TROPPI ORGANI DI CONTROLLO
“La moltiplicazione dei corpi che fanno controlli ambientali agli impianti industriali – osserva Ronchi – è eccessiva: la Finanza, il Noe (i carabinieri del Nucleo operativo ecologico), le guardie provinciali, l’Arpa (l’Agenzia regionale) e l’Ispra (Istituto superiore per la protezione e la ricerca ambientale)”.
LA RICETTA DI RONCHI
“Suggerisco di partire dalle buone pratiche, dai casi positivi che ormai sono numerosi anche in Italia – rileva Ronchi – basta guardarsi intorno: le imprese che producono in modo pulito ed hanno un buon rapporto col territorio circostante sono ormai numerose.
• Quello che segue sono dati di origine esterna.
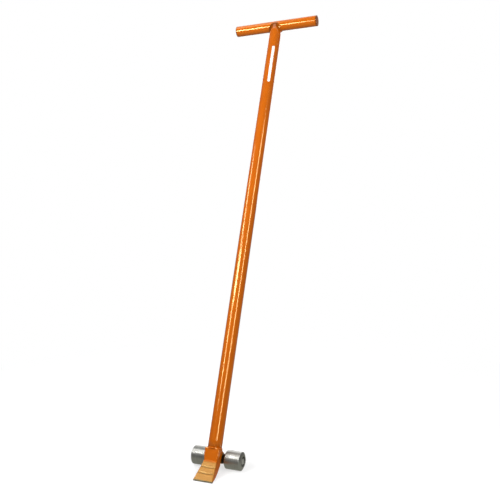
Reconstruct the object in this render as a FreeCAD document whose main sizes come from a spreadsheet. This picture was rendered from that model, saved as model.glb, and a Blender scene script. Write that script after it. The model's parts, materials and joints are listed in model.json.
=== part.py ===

Partecipo da tre anni all’esperienza della preparazione e svolgimento degli Stati generali della green economy: ho visto migliaia di imprese italiane e decine di loro organizzazioni che tengono benissimo insieme impresa, lavoro, ambiente e salute. Certamente vi sono ancora imprese che, come l’Ilva di Taranto, hanno avviato un percorso molto impegnativo di risanamento ambientale e che hanno bisogno di tempo per portare a termine questo percorso – conclude – sono convinto che anche in questi casi vi sia lo spazio per portare avanti questo percorso e per avere anche in Italia impianti migliori, dal punto di vista sia ambientale sia tecnologico”.